As of the date of this writing, the list includes multiple CPUs from Intel, the Mediatek MT6795, NVIDIA GeForce GTX 750 SE/950/960 (GM206 GPU), NVIDIA GeForce GTX 1070/1080 (GP104 GPU), NVIDIA Tegra X1, Qualcomm SnapDragon 820, Rockchip RK3188, Samsung Exynos 7 Octa 7420, and Samsung Exynos 8 Octa 8890.
Google has made VP9 (and HEVC) support mandatory for Android TV devices, and VP9 playback is now starting to appear on many 4K Smart TVs like the Samsung Performance Bundle 48". Many pundits and industry observers have predicted that YouTube’s support for VP9 will compel most Smart TV manufacturers to support VP9 in 2016 and beyond. Beyond Smart TVs, the Roku 4 Media Player also supports VP9 (and HEVC) playback.
Deploying VP9
YouTube is by far the largest distributor of VP9-encoded videos, distributing more than 25 billion hours of VP9-encoded video by April 2015. In conversations with Streaming Media, YouTube executives have stated that though the service currently streams 4K videos in both H.264 and VP9 formats, they ultimately plan to drop H.264 and distribute UHD videos solely in VP9.

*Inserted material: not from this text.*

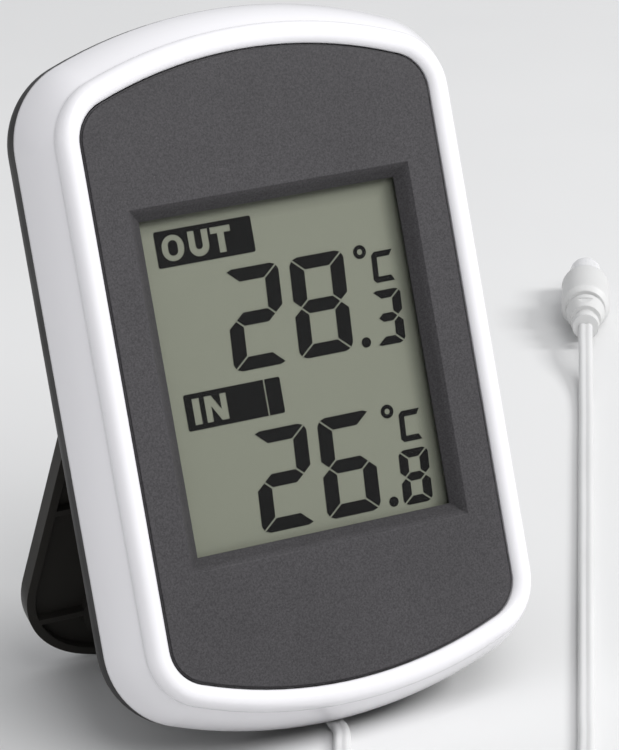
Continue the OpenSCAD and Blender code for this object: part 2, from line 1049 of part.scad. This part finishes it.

JW Player will be the first OVP to deploy VP9, with trials starting in April 2016, and plans to start commercial streaming with VP9 before the end of summer of 2016. Brightcove has announced VP9 encoding support in their cloud encoding service Zencoder, with plans to deploy VP9 in their OVP by early 2017.
Intellectual Property Issues
In March 2013, MPEG LA and Google entered into agreements granting Google a license to technologies that "may" be essential to VP8 and one "next-generation VPx" codec, which turned out to be VP9. In return, MPEG LA dropped their plans to form a VP8 patent pool. Nokia, which was a member of the MPEG LA H.264 patent pool, but didn’t sign the aforementioned agreement, later sued Android licensor HTC, claiming that VP8, as used in the Android operating system, infringed on one or more of its video compression-related patents.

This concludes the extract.